Having answered the questions of the Sadducees, Jesus now seeks to heal and give hope to all of Luke’s congregation and to all of us. As Luke tells the story there is a woman. She almost goes unnoticed. She is treated as property. She is the wife of the first man. Most likely she became wife by way of a contract between the man and her father. She never had hope in this world of aspiring to any of her dreams or ambitions. She was always to be property; first of the father and then of the husband.

 

When the husband died there might have been a flicker of hope except for the law of leverite marriage. The woman, living in this age was given as property is given first to the next brother and the next and to the next and to all six! She was never asked. She never consented. She had no rights, no freedoms, only the hopeless, helpless, hapless continuation of that which always existed in this age!

 

This woman represents the injustice of the age we live in. She not only represents the centuries of oppression of women, she also represents the centuries of oppression of people of color, of people of different sexual persuasion, of people who speak different languages. She represents all people who have no hope. She represents you and me in every situation where justice is meted out unfairly. She represents people who are abused by parents who should love and care for them.

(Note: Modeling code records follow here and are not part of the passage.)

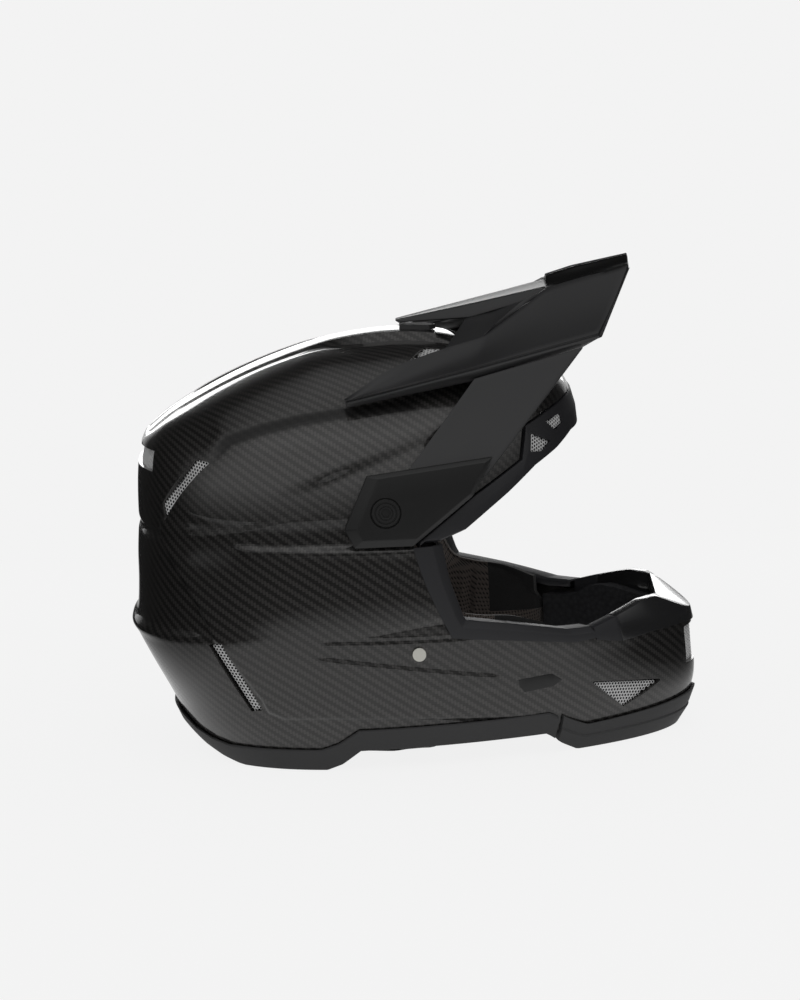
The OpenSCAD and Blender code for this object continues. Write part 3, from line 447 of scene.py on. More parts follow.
# Materials
class Tree:
    """The nodes of a material or of the world, with short ways to write shader maths."""

    def __init__(self, owner, empty=False):
        owner.use_nodes = True
        self.tree = owner.node_tree
        if empty:
            self.tree.nodes.clear()

    def feed(self, socket, value):
        if isinstance(value, bpy.types.NodeSocket):
            self.tree.links.new(value, socket)
        elif value is not None:
            socket.default_value = value

    def node(self, kind, inputs=(), out=0, **settings):
        node = self.tree.nodes.new(kind)
        for key, value in settings.items():
            setattr(node, key, value)
        for key, value in dict(inputs).items():
            self.feed(node.inputs[key], value)
        return node.outputs[out]

    def math(self, operation, a, b=None, clamp=False):
        return self.node("ShaderNodeMath", {0: a, 1: b}, operation=operation, use_clamp=clamp)

    def plus(self, a, b):
        return self.math("ADD", a, b)

    def minus(self, a, b, clamp=False):
        return self.math("SUBTRACT", a, b, clamp)

    def times(self, a, b):
        return self.math("MULTIPLY", a, b)

    def either(self, factor, a, b):
        """a where the factor is 0, and b where it is 1."""
        return self.plus(self.times(self.minus(1.0, factor), a), self.times(factor, b))

    def ramp(self, value, low, high):
        """0 at low and 1 at high."""
        return self.math("DIVIDE", self.minus(value, low), high - low, clamp=True)

    def colour(self, factor, a, b):
        a, b = [v if isinstance(v, bpy.types.NodeSocket) else (*v, 1) for v in (a, b)]
        return self.node("ShaderNodeMix", {"Factor": factor, "A": a, "B": b}, "Result", data_type="RGBA")

    def blend(self, factor, a, b):
        return self.node("ShaderNodeMix", {"Factor": factor, "A": a, "B": b}, data_type="FLOAT")

    def place(self):
        return self.node("ShaderNodeTexCoord", out="Object")

    def stored(self, name, out="Fac"):
        return self.node("ShaderNodeAttribute", out=out, attribute_name=name)

    def ray(self, kind):
        return self.node("ShaderNodeLightPath", out=f"Is {kind} Ray")

    def noise(self, scale, detail=2.0, out="Fac"):
        inputs = {"Vector": self.place(), "Scale": scale, "Detail": detail}
        return self.node("ShaderNodeTexNoise", inputs, out)

    def split(self, vector):
        return self.node("ShaderNodeSeparateXYZ", {0: vector}, slice(3))

    def bump(self, height, depth, strength):
        inputs = {"Height": height, "Distance": depth * MM, "Strength": strength}
        return self.node("ShaderNodeBump", inputs, "Normal")

    def end(self, kind, shader):
        self.feed(self.tree.nodes.new(kind).inputs["Surface"], shader)


class Finish(Tree):
    """A material around one Principled shader."""

    def __init__(self, name, **sockets):
        self.material = bpy.data.materials.new(name)
        super().__init__(self.material)
        self.set(**sockets)

    def set(self, **sockets):
        shader = self.tree.nodes["Principled BSDF"]
        for key, value in sockets.items():
            self.feed(shader.inputs[key.replace("_", " ")], value)
        return self.material


TWILL_TURN = -8.0  # how far the cloth is laid from level
TOW = 1.75  # width of one carbon tow, so that the twill repeats every four tows


def carbon_material():
    """Clear-coated 2 by 2 twill: tows over and under in steps, with a soft relief. Its paler weft is a
    painted sheen, the darkening towards each tow's edges is painted shade, and so is a dark band below the
    shell's ledge.
    """
    g = Finish("carbon_twill", Coat_Weight=1.0, Coat_Roughness=0.03, Coat_IOR=1.5, Metallic=0.8)
    drift = g.node("ShaderNodeVectorMath", {0: g.noise(9.0, out="Color"), "Scale": 1.4}, operation="SCALE")
    cloth = g.node("ShaderNodeVectorMath", {0: g.stored("weave", "Vector"), 1: drift}, operation="ADD")
    u, v = [g.math("DIVIDE", across, TOW) for across in g.split(cloth)[:2]]
    step = g.plus(g.math("FLOOR", u), g.math("FLOOR", v))
    over = g.math("LESS_THAN", g.math("FLOORED_MODULO", step, 4.0), 2.0)
    across_u, across_v = [g.math("PINGPONG", g.math("FRACT", w), 0.5) for w in (u, v)]
    crown = g.blend(over, across_v, across_u)
    fibre = g.noise(900.0, 1.0)
    # warp and weft are one carbon: the weft's paler tone is a painted sheen of fibres that catch the light
    warp = g.colour(fibre, (0.030, 0.029, 0.028), (0.044, 0.0425, 0.041))
    weft = g.colour(fibre, (0.070, 0.067, 0.065), (0.094, 0.090, 0.087))
    # painted shade, darker towards each tow's edges where the rounded tows dip
    tow_edge_shade = g.times(g.minus(0.5, crown), 0.7)
    shade = g.colour(tow_edge_shade, g.colour(over, warp, weft), (0.012, 0.012, 0.012))
    # painted shade: a darker, less coated band just below the shell's ledge
    painted_ledge_shade = g.stored("painted_ledge_shade")
    return g.set(Base_Color=g.colour(painted_ledge_shade, shade, (0.008, 0.008, 0.008)),
                 Roughness=g.plus(0.36, g.times(over, 0.12)),
                 Coat_Weight=g.minus(1.0, g.times(painted_ledge_shade, 0.85)), Normal=g.bump(crown, 0.10, 0.55))


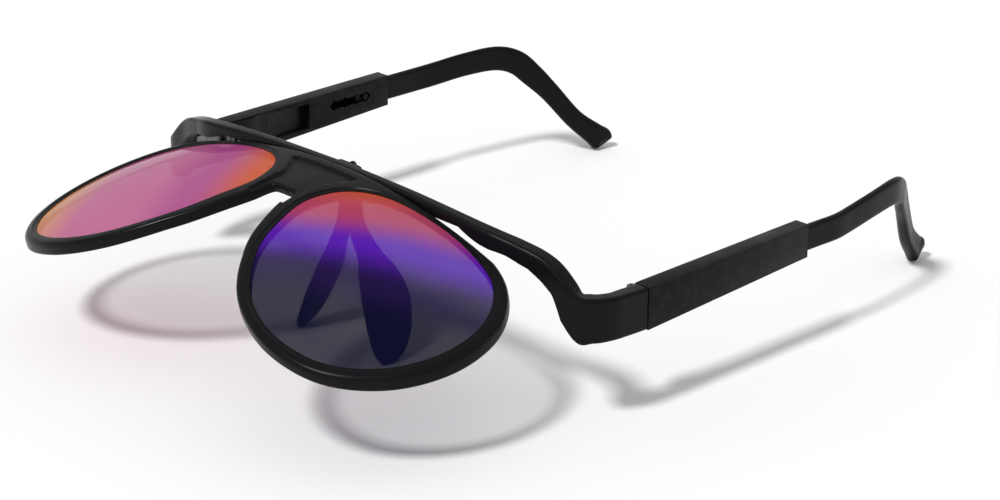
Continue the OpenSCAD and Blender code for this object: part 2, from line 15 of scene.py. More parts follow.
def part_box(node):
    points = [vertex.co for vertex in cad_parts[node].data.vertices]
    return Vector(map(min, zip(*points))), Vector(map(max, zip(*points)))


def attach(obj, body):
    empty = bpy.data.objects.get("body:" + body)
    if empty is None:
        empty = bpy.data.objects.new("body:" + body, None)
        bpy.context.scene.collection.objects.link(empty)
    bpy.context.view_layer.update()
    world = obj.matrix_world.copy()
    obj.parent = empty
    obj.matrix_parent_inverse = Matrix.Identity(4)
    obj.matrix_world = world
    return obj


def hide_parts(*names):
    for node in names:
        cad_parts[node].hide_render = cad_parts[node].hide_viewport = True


bl_info = {
    "name": "Flip-up Sunglasses",
    "version": (1, 0, 0),
    "blender": (4, 5, 0),
    "location": "View3D > Sidebar > Glasses",
    "description": "Builds the lens front, brow bar, nose piece and temples of flip-up sunglasses",
    "category": "Add Mesh",
}

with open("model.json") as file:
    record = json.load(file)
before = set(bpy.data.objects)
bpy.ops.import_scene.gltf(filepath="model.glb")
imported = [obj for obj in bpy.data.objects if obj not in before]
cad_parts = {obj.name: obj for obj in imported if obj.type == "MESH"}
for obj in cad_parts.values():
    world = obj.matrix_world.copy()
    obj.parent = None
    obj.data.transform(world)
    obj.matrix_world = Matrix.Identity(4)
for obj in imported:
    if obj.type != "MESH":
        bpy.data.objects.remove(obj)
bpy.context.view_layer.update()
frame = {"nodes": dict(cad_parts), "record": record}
MM = 0.001
JOINTS = {joint["name"]: joint for joint in frame["record"]["behaviour"]["joints"]}
SIDES = (("left", -1.0), ("right", 1.0))


def node_box(name):
    """Lowest and highest corner of a CAD node, in millimetres."""
    low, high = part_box(name)
    return np.array(low) / MM, np.array(high) / MM


BROW_TOP = float(node_box("brow_frame")[1][2])
SLEEVE_LOW, SLEEVE_HIGH = node_box("temple_sleeve_right")
ROD_LOW = node_box("temple_rod_right")[0]
HINGE_Y, HINGE_Z = (value / MM for value in JOINTS["flip_hinge"]["pos_m"][1:])
FOLD_X, FOLD_Y = (value / MM for value in JOINTS["temple_fold_right"]["pos_m"][:2])

# Front of the brow bar, the end pieces where they meet the sleeves, half the width over them, and
# the thickness of the end pieces and of the bar
BROW_Y = HINGE_Y + 0.4
END_Y = FOLD_Y - 0.1
HALF_WIDTH = 69.3
END_T = 3.8
BROW_T = 2.6
# Sleeves: height and thickness at the hinge and at the other end, how far the outer side comes in,
# and the rod's middle under the outer side and its top under the sleeve's
SLEEVE_H = 9.2
SLEEVE_END_H = 7.4
SLEEVE_T = 4.0
SLEEVE_END_T = 3.6
SLEEVE_INWARD = 0.7
ROD_WALL = 1.75
ROD_ROOF = 0.9
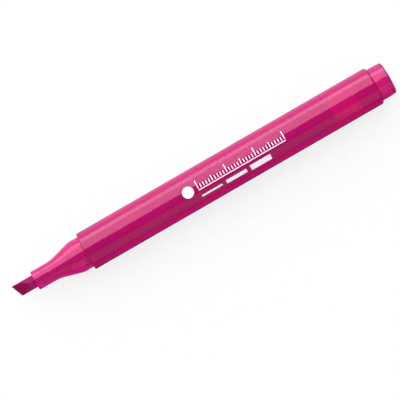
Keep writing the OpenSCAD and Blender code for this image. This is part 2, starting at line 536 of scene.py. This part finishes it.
def round_creases(bm, crease_degrees, radius):
    bm.normal_update()
    limit = math.radians(crease_degrees)
    crease = [e for e in bm.edges if len(e.link_faces) == 2 and e.calc_face_angle() > limit]
    bmesh.ops.bevel(
        bm, geom=crease, offset=radius, segments=4, profile=0.6, affect="EDGES", clamp_overlap=True
    )
    # Where several creases meet, the bevel leaves slivers, which are closed here.
    bmesh.ops.remove_doubles(bm, verts=bm.verts, dist=0.01 * MM)
    bmesh.ops.dissolve_degenerate(bm, edges=bm.edges, dist=0.005 * MM)


def chisel():
    """A felt rod, cut by two facets and the slanted edge, then rounded where the felt is soft."""
    slant = math.radians(21.5)
    facet = math.radians(22.5)
    edge_half = 0.25 * MM
    tail_chamfer = 0.3 * MM
    bm = rod(nib_low.x, nib_high.x, NIB_R, NIB_R - tail_chamfer, segments=96, steps=90)
    edge_point = Vector((nib_low.x + NIB_R * math.tan(slant), 0, AXIS_Z))
    inwards = Vector((math.cos(slant), math.sin(slant), 0))
    cut_away(bm, edge_point, -inwards)
    for side in (1, -1):
        upwards = Vector((0, 0, side))
        normal = upwards * math.cos(facet) - inwards * math.sin(facet)
        cut_away(bm, edge_point + upwards * edge_half, normal)
    round_creases(bm, crease_degrees=15, radius=0.16 * MM)
    dark, light = (0.18, 0.0, 0.042), (0.38, 0.005, 0.145)
    soaked = felt("nib_felt", dark, light, streak=2400, gloss=0.36, shine=0.09, cut=0.75)
    nib = new_piece("felt_nib", bm, sharp_degrees=60)
    hand_over(nib, "nib", soaked, "chisel_nib")


# ---------------------------------------------------------------- print

def layer(bm, columns):
    """A closed raised layer of ink on the barrel. Each column (x, low, high) reaches from low to high
    along the barrel's round, counted from its top towards +Y."""
    row_l = 0.25 * MM
    bite = 0.01 * MM
    tallest = max(high - low for x, low, high in columns)
    rows = math.ceil(tallest / row_l)

    def sheet(lift):
        r = BARREL_R + lift
        grid = []
        for x, low, high in columns:
            angles = [(low + (high - low) * i / rows) / r for i in range(rows + 1)]
            grid.append([bm.verts.new((x, *around(r, a))) for a in angles])
        return grid

    under, over = sheet(-bite), sheet(PRINT_T)
    for c in range(len(columns) - 1):
        for i in range(rows):
            for grid in (under, over):
                bm.faces.new((grid[c][i], grid[c][i + 1], grid[c + 1][i + 1], grid[c + 1][i]))
        for i in (0, rows):
            bm.faces.new((under[c][i], under[c + 1][i], over[c + 1][i], over[c][i]))
    for c in (0, -1):
        for i in range(rows):
            bm.faces.new((under[c][i], under[c][i + 1], over[c][i + 1], over[c][i]))


def patch(bm, x0, x1, low, high):
    layer(bm, [(x0, low, high), (x1, low, high)])


def dot(bm, x, radius, steps=32):
    turns = [math.pi * i / steps for i in range(steps + 1)]
    layer(bm, [(x - radius * math.cos(t), -radius * math.sin(t), radius * math.sin(t)) for t in turns])


def mark_height(i):
    if i % 10 == 0:
        return 2.7 * MM
    return 1.8 * MM if i % 5 == 0 else 1.2 * MM


def print_marks():
    """A scale with a dot before it, and three bars of rising width below it."""
    line = 0.3 * MM
    length = 30 * MM
    marks = 30
    bars = 3
    pitch = length * 0.28
    gap = 1.4 * MM
    dot_r = 1.8 * MM
    rule_low, bars_low = -1.1 * MM, -3.1 * MM
    marks_low = rule_low + 2 * line
    start = print_high.x - length
    bm = bmesh.new()
    patch(bm, start, start + length, rule_low, rule_low + line)
    for i in range(marks + 1):
        x = start + i * (length - line) / marks
        patch(bm, x, x + line, marks_low, marks_low + mark_height(i))
    for i in range(bars):
        half = (i + 1) * line
        patch(bm, start + i * pitch, start + (i + 1) * pitch - gap, bars_low - half, bars_low + half)
    dot(bm, print_low.x + dot_r, dot_r)
    bmesh.ops.remove_doubles(bm, verts=bm.verts, dist=SAME_POINT)
    marks_piece = new_piece("print_marks", bm)
    hand_over(marks_piece, "pen", white_ink(), "barrel_print")


barrel_shell()
nose_shell()
plug_shell()
reservoir()
film()
chisel()
print_marks()


# ---------------------------------------------------------------- floor, light and camera

def build_floor():
    """Pale paper that glows a little, as a light table does."""
    half = 2.5
    corners = ((-half, -half), (half, -half), (half, half), (-half, half))
    bm = bmesh.new()
    bm.faces.new([bm.verts.new((x, y, 0)) for x, y in corners])
    floor = new_piece("studio_floor", bm)
    m = Nodes("floor_paper")
    grain = m.noise(300)
    m.set(
        Base_Color=m.blend(m.spread(grain, 0, 1), (0.15, 0.15, 0.15), (0.165, 0.165, 0.165)),
        Roughness=0.9,
        Emission_Color=(1, 1, 1, 1),
        Emission_Strength=0.78,
        Specular_IOR_Level=0.0,
    )
    floor.data.materials.append(m.material)
    floor.visible_glossy = False


def softbox(name, low_degrees, high_degrees, side, radiance):
    """A long softbox beside the pen that fills those angles above it, counted from straight up."""
    distance = 0.6
    length = 1.6
    middle = math.radians((low_degrees + high_degrees) / 2)
    half_angle = math.radians((high_degrees - low_degrees) / 2)
    height = 2 * distance * math.tan(half_angle)
    light = bpy.data.lights.new(name, "AREA")
    light.shape = "RECTANGLE"
    light.size = length
    light.size_y = height
    light.energy = radiance * math.pi * length * height
    box = bpy.data.objects.new(name, light)
    x_axis = Vector((1, 0, 0))
    z_axis = Vector((0, side * math.sin(middle), math.cos(middle)))
    rotation = Matrix((x_axis, z_axis.cross(x_axis), z_axis)).transposed().to_4x4()
    place = Vector((0, 0, AXIS_Z)) + z_axis * distance
    box.matrix_world = Matrix.Translation(place) @ rotation
    box.visible_camera = False
    bpy.context.scene.collection.objects.link(box)


def build_world(ambient, towards_key, away, ceiling):
    """A white room. Reflections see its lower half brighter on the key's side and dark on the other
    side, and they see its ceiling dim."""
    side_starts, side_full = 0.1, 0.6
    world = bpy.data.worlds.new("studio")
    world.use_nodes = True
    tree = world.node_tree
    background = tree.nodes["Background"]

    def node(kind, **settings):
        made = tree.nodes.new(kind)
        for key, value in settings.items():
            setattr(made, key, value)
        return made

    direction = node("ShaderNodeTexCoord").outputs["Generated"]
    parts = node("ShaderNodeSeparateXYZ")
    tree.links.new(direction, parts.inputs[0])
    side = node("ShaderNodeMapRange")
    tree.links.new(parts.outputs["Y"], side.inputs["Value"])
    side.inputs["From Min"].default_value = side_starts
    side.inputs["From Max"].default_value = side_full
    side.inputs["To Min"].default_value = away
    side.inputs["To Max"].default_value = towards_key
    below = node("ShaderNodeMath", operation="LESS_THAN")
    tree.links.new(parts.outputs["Z"], below.inputs[0])
    below.inputs[1].default_value = 0.0
    reflected = node("ShaderNodeMath", operation="MULTIPLY_ADD")
    tree.links.new(side.outputs["Result"], reflected.inputs[0])
    tree.links.new(below.outputs[0], reflected.inputs[1])
    reflected.inputs[2].default_value = ceiling
    ray = node("ShaderNodeLightPath")
    mirrored = node("ShaderNodeMath", operation="MULTIPLY")
    tree.links.new(ray.outputs["Is Glossy Ray"], mirrored.inputs[0])
    tree.links.new(ray.outputs["Is Reflection Ray"], mirrored.inputs[1])
    strength = node("ShaderNodeMix", data_type="FLOAT")
    tree.links.new(mirrored.outputs[0], strength.inputs[0])
    strength.inputs[2].default_value = ambient
    tree.links.new(reflected.outputs[0], strength.inputs[3])
    tree.links.new(strength.outputs[0], background.inputs["Strength"])
    background.inputs["Color"].default_value = (1, 1, 1, 1)
    bpy.context.scene.world = world


def build_camera():
    """Looks straight down on the pen, a touch from the nib's side, and rolled so that the pen
    rises to the right."""
    distance = 0.8
    view_width = 0.1203
    lean = math.radians(-0.7)
    roll = math.radians(29.94)
    aim_from_tip, aim_aside = 62.1 * MM, -3.67 * MM
    aim = Vector((nib_low.x + aim_from_tip, aim_aside, AXIS_Z))
    back = Vector((math.sin(lean), 0, math.cos(lean)))
    along = Vector((math.cos(lean), 0, -math.sin(lean)))
    up_pen = back.cross(along)
    right = along * math.cos(roll) - up_pen * math.sin(roll)
    up = back.cross(right)
    camera_data = bpy.data.cameras.new("camera")
    camera_data.sensor_width = 36
    camera_data.lens = camera_data.sensor_width * distance / view_width
    camera = bpy.data.objects.new("camera", camera_data)
    rotation = Matrix((right, up, back)).transposed().to_4x4()
    camera.matrix_world = Matrix.Translation(aim + back * distance) @ rotation
    bpy.context.scene.collection.objects.link(camera)
    bpy.context.scene.camera = camera


build_floor()
softbox("key_softbox", 15, 89, side=1, radiance=2.2)
softbox("side_strip", 62, 80, side=1, radiance=1.7)
softbox("fill_softbox", 33, 84, side=-1, radiance=0.35)
build_world(ambient=0.72, towards_key=0.7, away=0.0, ceiling=0.05)
build_camera()
bpy.context.scene.view_settings.view_transform = "Standard"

She represents people who are taken advantage of by pastors and teachers and other people in power. She represents each of us in our daily lives where we have no opportunity to rectify our own helplessness!

 

We may say, “the woman was at least resurrected,” but was she? No, she really was not. She was an example. She was invisible. She was only a token. She was the one who was bullied by all the Reggie Incognito’s of the world. She was the one who was tormented in the halls by the people of privilege and power in our schools. She was the one who was terrorized by people who thought her fear was funny! She was never made known. She had no hope.

 

When my dad offloaded supplies for the people of Japan he saw at first the look of hopelessness in their eyes. He say the great injustice that had been perpetrated upon the innocent and he recognized that they no longer could see anything beyond the destitution of their own sad and pathetic existence. Then as the food was distributed he saw in their eyes a flicker of recognition. He say a moment of hope as they experienced something beyond anything they could have ever imagined! He say in their eyes a recognition of new life after a sure and certain death.

 

God invites us to see that life today! He invites us to trust Him even unto death so that He alone might bring us from the total futility of our lives into the promise and possibility of new life in Him. Our God is not the God of the dead, but He is the God of the living and by his grace and by His love we are alive in him. We experience eternal live in resurrection because Jesus overcame the same fear we are called to and was willing to completely trust God for his life. God invites us to trust Him completely today. HE IS ALIVE! Amen!